Let's go point by point here and talk facts.
The new tutorial: I believe this was rebuilt in order to alleviate the problems that were seen when new streamers came to the game. I saw a few people get confused about what to do and just never come back to the game. The idea is that forcing people to go through the steps means they'll *have* to do the actions to learn the actions. However, this only works for a certain kind of person and most of the people who have already played plenty of VotV *aren't* that kind of person. The "locked in place" bit of the tutorial is only very specific steps which you *can* skip if you know ahead of time not to click on certain question marks. In the end, I agree that a "I know how to play" version of the tutorial is needed though, tbh, with the amount of things to learn in this game, I don't really know what the best way of building a tutorial for this game is... and I say that as a game dev! Shit's hard. I don't think the current tutorial *is* the answer but I don't have much of a better one.
I don't like having to do stupid puzzles when before I just pressed a button: This is why there's a toggle on the save to turn the puzzles on or off. Personally, I got so fast at math (sub 4 seconds!) that I find the new puzzles refreshing but I also love that there's an option to turn the ones you don't like off. That'll be me and pipe game. It's easy but the controls for it make it a slog to play.

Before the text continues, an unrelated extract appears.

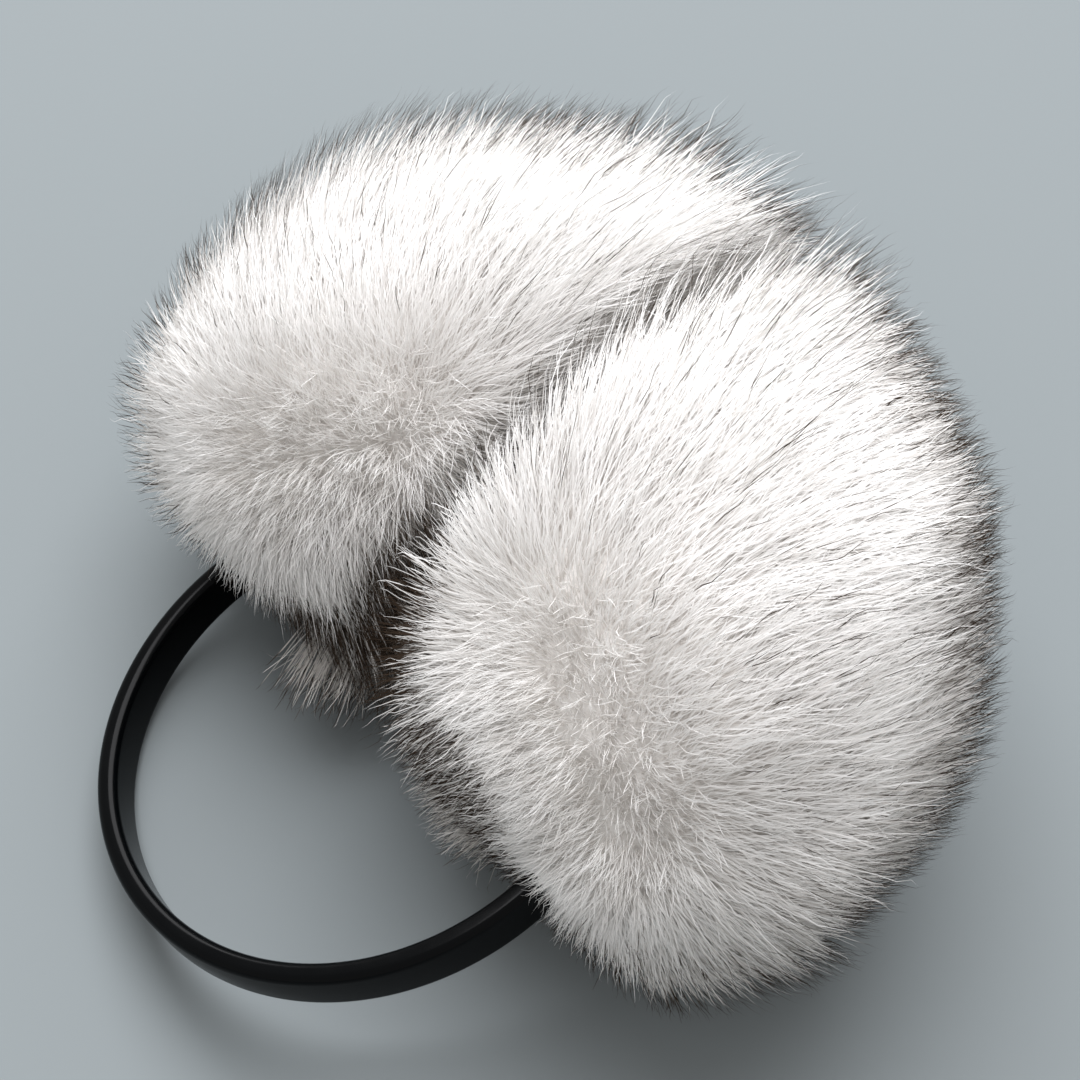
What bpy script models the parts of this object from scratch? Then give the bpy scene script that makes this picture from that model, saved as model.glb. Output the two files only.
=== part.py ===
# Fur earmuffs laid down on a flat surface: a sprung plastic hoop with a big fur puff on each end.
# Metres, +Z up, resting on z = 0. X runs from the left puff to the right one, Y from the hoop to the puffs.
import math
import random

import bmesh
import bpy
from mathutils import Matrix, Vector

# Headband: an oval section swept round an open hoop, which leans towards its left front
HOOP_RADIUS = 0.062  # to the middle of the section
BAND_WIDTH = 0.012  # along the hoop's axis
BAND_THICKNESS = 0.005  # across the hoop's wall
BAND_END_ANGLE = math.radians(44)  # how far each end runs past the hoop's middle, into its puff
HOOP_LEAN = math.radians(20)
LOW_SIDE = math.radians(-137)  # compass angle of the hoop's low side, from +X
FLOOR_GAP = 0.0003  # the band's low side stays this far above the surface
BAND_SECTION_SIDES = 16
BAND_STEP = math.radians(6)

# Puffs: half sizes are measured to the tips of the locks, from the puff's own middle
PUFF_HALF_THICKNESS = 0.067
PUFF_HALF_LENGTH = 0.088
PUFF_HALF_HEIGHT = 0.062
FLAT_DEPTH = 0.005  # how much of the backing the surface presses flat
PUFF_ACROSS = 0.038  # from the hoop's middle to the middle of each puff, along X
PARTING_SHIFT = -0.004  # the two puffs meet this far towards the left one
RIGHT_PUFF_AHEAD = 0.063  # from the hoop's middle, along Y
LEFT_PUFF_AHEAD = 0.075
RIGHT_PUFF_HEIGHT = 0.061  # of the puff's middle above the surface
LEFT_PUFF_HEIGHT = 0.050
RIGHT_PUFF_TURN = math.radians(42)  # the puffs point inwards, as the hoop's ends do
LEFT_PUFF_TURN = math.radians(-34)

# Locks: one on each face of a puff's backing
LOCK_LENGTH = 0.021
LOCK_NAP = 1.35  # how strongly a tip leans along the puff, against how far it stands off
FRONT_SHARE = 0.75  # length of the locks that face the hoop, against those at the far end
FACES_ACROSS = 9  # of each side of the cube that is blown up into the backing
CUBE_TURN = (0.6, 0.35, 0.8)  # turns the cube, so that no row of locks runs along an axis
JITTER = 0.035  # how far the backing's corners are moved, on a ball of radius 1
LOCK_TAPER = 0.62  # width of a lock at its bend, as a share of its root
LOCK_BEND = 0.55  # where along its length a lock bends
LENGTH_SPREAD = 0.25
EASING = 0.007  # a lock that comes this near the surface or the parting starts to lie along it

# Fits
PIECE_GAP = 0.0003  # between the two puffs, and round the band in its pocket
PRESSED = 0.0005  # a face with its middle this near the surface or the parting grows no lock
BAND_PARTING = 0.0135  # the hair parts this far from the middle of the band

# Low swellings and hollows. Angles are in the puff's own frame: azimuth from its +X, elevation from level.
# columns: puff, azimuth, elevation, spread, push as a share of the half thickness
SWELLINGS = (
    ("right_fur_puff", math.radians(-84), math.radians(-35), math.radians(34), 0.12),
    ("right_fur_puff", math.radians(4), math.radians(3), math.radians(30), -0.04),
    ("right_fur_puff", math.radians(45), math.radians(26), math.radians(26), 0.05),
    ("right_fur_puff", math.radians(-160), math.radians(5), math.radians(35), 0.06),
    ("left_fur_puff", math.radians(-105), math.radians(-8), math.radians(38), 0.10),
    ("left_fur_puff", math.radians(-34), math.radians(-27), math.radians(28), 0.13),
    ("left_fur_puff", math.radians(-138), math.radians(21), math.radians(28), 0.04),
)


def clear_scene():
    for item in list(bpy.data.objects):
        bpy.data.objects.remove(item, do_unlink=True)


def make_material(name, colour, roughness, coat=0.0):
    material = bpy.data.materials.new(name)
    material.use_nodes = True
    shader = material.node_tree.nodes["Principled BSDF"]
    shader.inputs["Base Color"].default_value = (*colour, 1.0)
    shader.inputs["Roughness"].default_value = roughness
    shader.inputs["Metallic"].default_value = 0.0
    shader.inputs["Coat Weight"].default_value = coat
    return material


def add_object(name, mesh_builder, material, placement):
    """Makes one named object from a bmesh that is in the object's own frame."""
    mesh = bpy.data.meshes.new(name)
    mesh_builder.to_mesh(mesh)
    mesh_builder.free()
    mesh.shade_smooth()
    mesh.set_sharp_from_angle(angle=math.radians(50))
    if material:
        mesh.materials.append(material)
    made = bpy.data.objects.new(name, mesh)
    bpy.context.scene.collection.objects.link(made)
    made.matrix_world = placement
    return made


def hoop_placement():
    """The hoop's middle is above the origin, so high that its low side just clears the surface."""
    hinge = Vector((-math.sin(LOW_SIDE), math.cos(LOW_SIDE), 0.0))
    drop = HOOP_RADIUS * math.sin(HOOP_LEAN)
    section_drop = math.hypot(BAND_WIDTH / 2 * math.cos(HOOP_LEAN), BAND_THICKNESS / 2 * math.sin(HOOP_LEAN))
    height = drop + section_drop + FLOOR_GAP
    return Matrix.Translation((0.0, 0.0, height)) @ Matrix.Rotation(HOOP_LEAN, 4, hinge)


def build_band(name, grow, material):
    """Sweeps the oval section from the right end round the front of the hoop to the left end."""
    overrun = grow / HOOP_RADIUS
    start = BAND_END_ANGLE + overrun
    sweep = math.pi + 2 * start
    bm = bmesh.new()
    ring = bmesh.ops.create_circle(bm, cap_ends=False, radius=1.0, segments=BAND_SECTION_SIDES)["verts"]
    for vert in ring:
        across = vert.co.x * (BAND_THICKNESS / 2 + grow)
        along = vert.co.y * (BAND_WIDTH / 2 + grow)
        vert.co = Vector((HOOP_RADIUS + across, 0.0, along))
    bmesh.ops.rotate(bm, verts=bm.verts, cent=(0, 0, 0), matrix=Matrix.Rotation(start, 3, "Z"))
    steps = math.ceil(sweep / BAND_STEP)
    bmesh.ops.spin(bm, geom=bm.edges[:], cent=(0, 0, 0), axis=(0, 0, 1), angle=-sweep, steps=steps)
    open_edges = [edge for edge in bm.edges if edge.is_boundary]
    bmesh.ops.holes_fill(bm, edges=open_edges, sides=BAND_SECTION_SIDES)
    bmesh.ops.recalc_face_normals(bm, faces=bm.faces)
    return add_object(name, bm, material, hoop_placement())


def band_distance(point, to_hoop):
    """How far a point lies from the middle line of the band."""
    own = to_hoop @ point
    angle = math.atan2(own.y, own.x)
    if BAND_END_ANGLE < angle < math.pi - BAND_END_ANGLE:
        end = BAND_END_ANGLE if own.x > 0 else math.pi - BAND_END_ANGLE
        return (own - Vector((math.cos(end), math.sin(end), 0.0)) * HOOP_RADIUS).length
    return math.hypot(math.hypot(own.x, own.y) - HOOP_RADIUS, own.z)


def swelling(name, direction):
    """The share by which the backing stands out, or in, along a direction from the puff's middle."""
    share = 0.0
    for puff, azimuth, elevation, spread, push in SWELLINGS:
        if puff == name:
            level = math.cos(elevation)
            towards = Vector((level * math.cos(azimuth), level * math.sin(azimuth), math.sin(elevation)))
            share += push * math.exp(-((direction.angle(towards) / spread) ** 2))
    return share


def press(point, planes):
    """Pushes a point that lies past a plane straight back onto it."""
    for origin, normal in planes:
        past = (point - origin).dot(normal)
        if past < 0:
            point = point - normal * past
    return point


def ease(point, planes):
    """Lays a lock's point along a plane that it would cross, without changing which lock is outermost."""
    for origin, normal in planes:
        past = (point - origin).dot(normal)
        if past < EASING:
            point = point + normal * (EASING * math.exp(past / EASING - 1) - past)
    return point


def lock_points(face, nap, chance, planes, to_hoop):
    """Ring at the bend and tip of a face's lock, or None where the fur is pressed or parts round the band."""
    root = face.calc_center_median()
    if any((root - origin).dot(normal) < PRESSED for origin, normal in planes):
        return None
    normal = face.normal.copy()
    along = nap - normal * nap.dot(normal)
    bend_way = (normal + along * LOCK_NAP * LOCK_BEND).normalized()
    tip_way = (normal + along * LOCK_NAP).normalized()
    facing = (1 + normal.dot(nap)) / 2
    length = LOCK_LENGTH * (FRONT_SHARE + (1 - FRONT_SHARE) * facing)
    length *= 1 + LENGTH_SPREAD * chance.uniform(-1, 1)
    bend = root + bend_way * length * LOCK_BEND
    ring = [ease(bend + (vert.co - root) * LOCK_TAPER, planes) for vert in face.verts]
    tip = ease(root + tip_way * length, planes)
    if min(band_distance(point, to_hoop) for point in (root, bend, tip)) < BAND_PARTING:
        return None
    return ring, tip


def grow_lock(bm, face, ring, tip):
    """Draws one face out into a tapering lock with a bend."""
    drawn = bmesh.ops.extrude_discrete_faces(bm, faces=[face])["faces"][0]
    for vert, place in zip(drawn.verts, ring):
        vert.co = place
    point = bmesh.ops.poke(bm, faces=[drawn])["verts"][0]
    point.co = tip


def build_puff(name, side, placing, seed, material, cutter):
    """One puff: a ball shaped by its half sizes and pressed by its neighbours, with a lock on each face."""
    chance = random.Random(seed)
    ahead, height, turn = placing
    placement = Matrix.Translation((side * PUFF_ACROSS, ahead, height)) @ Matrix.Rotation(turn, 4, "Z")
    nap = placement.to_3x3() @ Vector((0.0, 1.0, 0.0))
    to_hoop = hoop_placement().inverted()
    planes = (
        (Vector((PARTING_SHIFT + side * PIECE_GAP / 2, 0.0, 0.0)), Vector((side, 0.0, 0.0))),
        (Vector((0.0, 0.0, 0.0)), Vector((0.0, 0.0, 1.0))),
    )
    reach = LOCK_LENGTH / math.hypot(1.0, LOCK_NAP)
    half_thickness = PUFF_HALF_THICKNESS - reach
    half_length = PUFF_HALF_LENGTH - LOCK_LENGTH * (1 + FRONT_SHARE) / 2
    half_height = PUFF_HALF_HEIGHT - reach

    bm = bmesh.new()
    bmesh.ops.create_cube(bm, size=2.0)
    bmesh.ops.subdivide_edges(bm, edges=bm.edges[:], cuts=FACES_ACROSS - 1, use_grid_fill=True)
    cube_turn = Matrix.Rotation(CUBE_TURN[2], 3, "Z") @ Matrix.Rotation(CUBE_TURN[1], 3, "Y")
    cube_turn = cube_turn @ Matrix.Rotation(CUBE_TURN[0], 3, "X")
    for vert in bm.verts:
        even = Vector([math.tan(value * math.pi / 4) for value in vert.co])
        shift = Vector([chance.uniform(-JITTER, JITTER) for _ in range(3)])
        direction = (cube_turn @ even.normalized() + shift).normalized()
        upright = half_height if direction.z > 0 else height + FLAT_DEPTH
        own = Vector((direction.x * half_thickness, direction.y * half_length, direction.z * upright))
        own *= 1 + swelling(name, direction)
        vert.co = press(placement @ own, planes)
    bm.normal_update()

    locks = [(face, lock_points(face, nap, chance, planes, to_hoop)) for face in bm.faces]
    for face, points in locks:
        if points:
            grow_lock(bm, face, *points)
    bmesh.ops.transform(bm, matrix=placement.inverted(), verts=bm.verts)
    bmesh.ops.recalc_face_normals(bm, faces=bm.faces)
    puff = add_object(name, bm, material, placement)
    pocket = puff.modifiers.new("band_pocket", "BOOLEAN")
    pocket.operation = "DIFFERENCE"
    pocket.solver = "EXACT"
    pocket.object = cutter
    return puff


def centre_on_footprint(parts):
    """Parents the parts to an empty that puts the middle of their footprint at the origin."""
    shown = [part for part in parts if not part.hide_render]
    corners = [part.matrix_world @ vert.co for part in shown for vert in part.data.vertices]
    middle_x = (min(c.x for c in corners) + max(c.x for c in corners)) / 2
    middle_y = (min(c.y for c in corners) + max(c.y for c in corners)) / 2
    base = bpy.data.objects.new("footprint_middle", None)
    bpy.context.scene.collection.objects.link(base)
    for part in parts:
        part.parent = base
    base.location = (-middle_x, -middle_y, 0.0)


def main():
    clear_scene()
    plastic = make_material("moulded_black_plastic", (0.006, 0.006, 0.007), 0.32, coat=0.2)
    fur = make_material("white_grey_fur", (0.72, 0.71, 0.70), 0.9)
    band = build_band("headband", 0.0, plastic)
    cutter = build_band("band_clearance", PIECE_GAP, None)
    cutter.hide_render = True
    cutter.display_type = "WIRE"
    right_placing = (RIGHT_PUFF_AHEAD, RIGHT_PUFF_HEIGHT, RIGHT_PUFF_TURN)
    left_placing = (LEFT_PUFF_AHEAD, LEFT_PUFF_HEIGHT, LEFT_PUFF_TURN)
    right = build_puff("right_fur_puff", 1, right_placing, 11, fur, cutter)
    left = build_puff("left_fur_puff", -1, left_placing, 23, fur, cutter)
    bpy.context.view_layer.update()
    centre_on_footprint((band, cutter, right, left))


main()
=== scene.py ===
# %% [markdown]
# # Fur earmuffs on a plastic hoop
# The earmuffs lie on a table. A black sprung hoop leans on its low side, and a big white fox-type fur puff
# hides each of its ends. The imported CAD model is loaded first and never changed: it says where every part is.

# %% Load the frame
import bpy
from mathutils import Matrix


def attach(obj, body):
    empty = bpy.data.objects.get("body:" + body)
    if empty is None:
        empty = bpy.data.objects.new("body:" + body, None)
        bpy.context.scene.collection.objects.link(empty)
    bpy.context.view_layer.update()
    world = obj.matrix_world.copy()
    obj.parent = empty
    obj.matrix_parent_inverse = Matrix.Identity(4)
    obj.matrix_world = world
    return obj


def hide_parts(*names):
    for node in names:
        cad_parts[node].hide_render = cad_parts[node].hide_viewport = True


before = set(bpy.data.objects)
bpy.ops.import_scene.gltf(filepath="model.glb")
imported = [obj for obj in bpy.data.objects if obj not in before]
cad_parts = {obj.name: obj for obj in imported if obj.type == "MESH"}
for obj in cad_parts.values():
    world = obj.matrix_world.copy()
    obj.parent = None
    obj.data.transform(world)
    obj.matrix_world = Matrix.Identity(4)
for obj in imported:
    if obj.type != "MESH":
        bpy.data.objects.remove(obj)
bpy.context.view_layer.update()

import math

import bpy
import numpy as np
from mathutils import Matrix, Vector
from mathutils.kdtree import KDTree

scene = bpy.context.scene


# %% [markdown]
# ## Small helpers
# Colours are written as sRGB hex, as a painter reads them from a chart, and Blender's shaders want linear light,
# so one function turns one into the other. Another adds a node with its settings and its links.

# %% Helpers
def linear(hex_colour):
    """An sRGB hex colour as linear red, green, blue and alpha."""
    parts = [int(hex_colour[place:place + 2], 16) / 255 for place in (1, 3, 5)]
    return (*[part / 12.92 if part <= 0.04045 else ((part + 0.055) / 1.055) ** 2.4 for part in parts], 1.0)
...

I don't like buying fuses that die immediately: This is a bug and I don't think the gameplay aspect of it is very interesting in this version. I assume something more interesting about the fuses will eventually get added in.
I don't like paying for batteries to drive my ATV that breaks down and needs tires now: This seems to have come from the fact that the ATV upgrades add so much QoL... I think MrDrNose may have wanted to rebalance the starting point of the ATV to be more detrimental so the upgrade path was longer and felt more rewarding. I, too, think the ATV battery is in a bad state but I could see it *eventually* being something more fun and interesting if, say, neutral-rolling the ATV recharged it or some other method of recharging it was available. Early game, 150 points for a replacement battery feels like entirely too much and I say that as a guy who sells all the trash on 2 floors of the base for 2k points. As for tires and other maintenance, I could see this stuff becoming interesting down the line but if you're a heavy ATV user early game, it does need rebalance work. Maybe if it comes with a spare and you've got a couple more in the utility closet alongside some ATV batteries (like how 8.2c added a bunch of stuff to the upstairs utility room) this could all be resolved as "feeling bad" to "feeling like something to prepare for in the later game."
I don't like spending forever triangulating a signal only for it to vanish: This is a couple of things. First, you gotta realize you can't fail signals anymore, which means some other bit of this has to be the failure/challenge. That's where "if you're too slow, it disappears" comes in; it is the new challenge which can also be upgraded via multiple pathways as you get money and pay for the upgrades. Secondly, signals sell worse than trash in the early game. I believe you're not really supposed to do signals until you do the *other* things you can do to make money, use that money to upgrade your stuff, then get signals rolling. Also keep in mind that there are bugs related to those towers breaking too much.
It isn't more skill based its just more annoying: It's annoying early on, I agree, but it does feel more skill based than the previous method because you're balancing "which radars do you drag vs call to your location" as you're balancing out actions against the cooldowns. It's a game of speed that you can fail but at least when you get it all done on time, you're guaranteed a signal instead of an RNG failure like before.
I don't like having my floppy drive fail 100 times in a row to gather the hash codes: This is another one that I think is supposed to be upgraded-related. Stability discs seem to not be present anymore but I could see their return if they were multi-use and prevented the hash code failure. Turning the management of satellites from "up or down" to "maintaining a health that lets you do your work faster" greatly interests me and I believe is the direction this is going... but once again, the starting point is simply too much to wait for. I think this little bit could easily see some rebalancing before the stable 0.9 release.
Most of all I hate hate hate HATE the new controls. They're insanely clunky and are a massive downgrade. What was wrong with the ALT key giving me ALTernate states of action? At the very least the game NEEDS a legacy controls toggle: I'm with you on this 100%. I completely understand why the new scheme exists (it's because of user testing and seeing people be unable to understand the ALT method on top of seeing constant problems trying to interact with multiple objects that have a different # of interaction choices and how it resets your interaction choice) but for everyone who has played for a long time or prefers to not have to hold keys down for single-shot actions, we should have been given the choice to revert. Personally, I think the true answer is adding "hold" "double tap" and "modifier" key bindings, which is a massive undertaking but one I always champion in games that have more than 5 controls to worry about. If I can just replace "hold R" with "T" I'd do that in a heartbeat. That being said, this shadow drop seems like the perfect moment to see "hmm, is this really better?" With the outcry over it, I'm curious to see how the stable release responds.
In any case, the point of all of this is (hopefully) a reasonable explanation for why things ended up the way they did and a hopeful outlook in where it means the direction of this game is going.